早饭是安金贵去上工之前做好放在锅里的,其他人醒来就可以吃。一直以来,三叔和小姑都是衣来伸手饭来张口的,以前有安小居的娘做饭,现在就只能是大伯安金贵做饭了。
安小居拉出一张凳子坐上去,刚伸手拿了一个粗面馒头就被一双筷子啪的一声敲在了手背上。
痛得安小居手一抖,馒头就掉回了盆里。
“吃?你还有脸吃?!”安莲花瞪着一双杏核眼,怒视着安小居。
安小居怔了怔,她怎么了?她一早上起来,又没招惹她。
“你娘不要你了,你就是个赔钱货,还想吃饭?喂猪都比你强!”说着,安莲花站起身直接将桌上还剩下的馒头都收拾走了。
安小居眼巴巴地坐在凳子上,转头望向坐在一旁的安铜贵,安铜贵下意识地抓紧了手中吃了一半的粗面馒头,三两口地全部塞进嘴里,也不怕噎到,躲着安小居的目光,口齿不清道,“哎呦,今个儿天气真好,出去晒太阳喽!”
呵呵,呵呵呵!
安小居望着桌上的一个空盘子一个空盆,冷冷地笑起来。
不给她吃饭是吧?她就不信,她有手有脚有脑子,还能被活活饿死在这里不成?
安小居双手抱在胸前,耳边传来邻居家鸭子“嘎嘎”的叫声,突然,安小居的双眸一亮。
安小居出了门一路往东,她记得镇子最东头,有家养鹅大户,前两日去杜家请兽医过来还被拒绝了。
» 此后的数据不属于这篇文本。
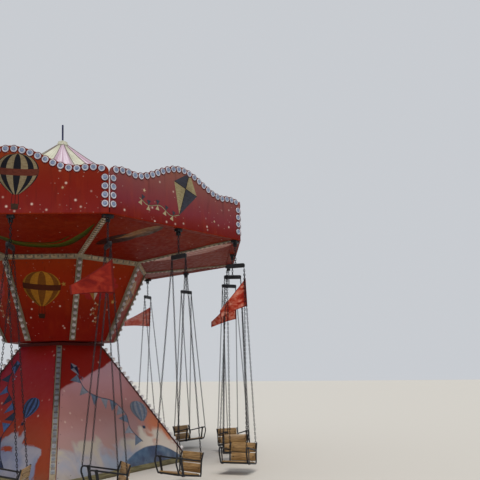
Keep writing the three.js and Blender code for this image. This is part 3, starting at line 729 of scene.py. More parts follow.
# The face of a many-sided cone between two rings, from the middle of its lower edge
def slopingFace(middle, step, lower, upper):
    way = polar(1, middle, 0)
    flat = math.cos(math.radians(step / 2))
    foot, head = (way * radius * flat + [0, 0, height] for radius, height in (lower, upper))
    return facePlace(foot, np.cross([0, 0, 1], way), head - foot)


def headFace(k, lower, upper):
    return slopingFace(cornerAngle(k + 0.5), ride["cornerStep"], lower, upper)


def boardFace(k):
    radius, height = ride["crownFoot"]
    return headFace(k, (radius, height), (radius, height + 1))


def drumFace(k):
    return headFace(k, ride["drumFoot"], ride["drumHead"])


def soffitFace(k):
    return headFace(k, ride["drumHead"], ride["soffitRim"])


def baseFace(k):
    return slopingFace(ride["baseStep"] * k, ride["baseStep"], ride["baseFoot"], ride["baseHead"])


# Points (across, up) of a face, lifted off it
def onFace(face, flat, lift=0.0):
    flat = np.asarray(flat, float)
    return face["origin"] + flat[..., :1] * face["right"] + flat[..., 1:2] * face["up"] + lift * face["out"]


# A face's ways right, up and out, once for each copy
def faceAxes(face, count):
    return np.broadcast_to(np.stack([face["right"], face["up"], face["out"]]), (count, 3, 3))


# Crown board: its height, and the rise, place and reach of the hills along its top
board = {
    "height": 0.642,
    "endRise": 0.024,
    "endPlace": 0.25,
    "endReach": 0.24,
    "rise": 0.275,
    "reach": 0.9,
}
# Lamps along the edge and down the ends of a crown board, each on a scallop of the board's red rim
boardLamp = {
    "edgeInset": 0.045,
    "cornerInset": 0.104,
    "alongTop": 24,
    "columnInset": 0.06,
    "columnFoot": 0.121,
    "columnStep": 0.1193,
    "downSides": 4,
    "lift": 0.002,
    "scallop": [(0, -0.008), (0.056, -0.008), (0.056, 0.001), (0.054, 0.002), (0, 0.002)],
    "scallopFacets": 18,
    "samples": 600,
    "cap": [(0, -0.002), (0.046, -0.002), (0.046, 0.006), (0.041, 0.012), (0.030, 0.010)],
    "lens": [(0.030, 0.010), (0.028, 0.007), (0.014, 0.010), (0, 0.011)],
    "facets": 12,
}


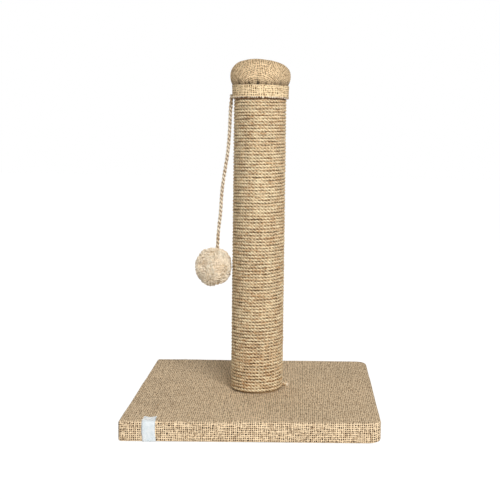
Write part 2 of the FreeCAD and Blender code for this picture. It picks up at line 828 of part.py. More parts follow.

本来是想去看一看有没有一展拳脚的机会,结果才刚走到门口,安小居就听见了一个熟悉的声音,不由顿住脚步。
“王大娘,我们要的也不多,您就给个千八百文,小居以后就是你们老王家的媳妇了。”安莲花的眼中浓浓的算计,卖了安小居,家里就能少一张嘴吃饭,她的日子也能更好过一些。
“我知道小居是个好孩子,可她毕竟才十岁,我们要是现在就把她接过来做童养媳,等她能为我们王家传宗接代的时候,往早了说,也得四五年吧,这四五年,穿衣吃饭,哪样不要钱?千八百文太多了,我们最多能出这个价。”说着,王大娘伸出五根手指头。
安莲花咬了咬牙,“那七百文,不能再少了,王大娘,你家大春子前前后后请媒人说了几十个姑娘了吧,可最后不都是没成,您要是还想着以后抱孙子,就养着小居几年,总能长大的不是。”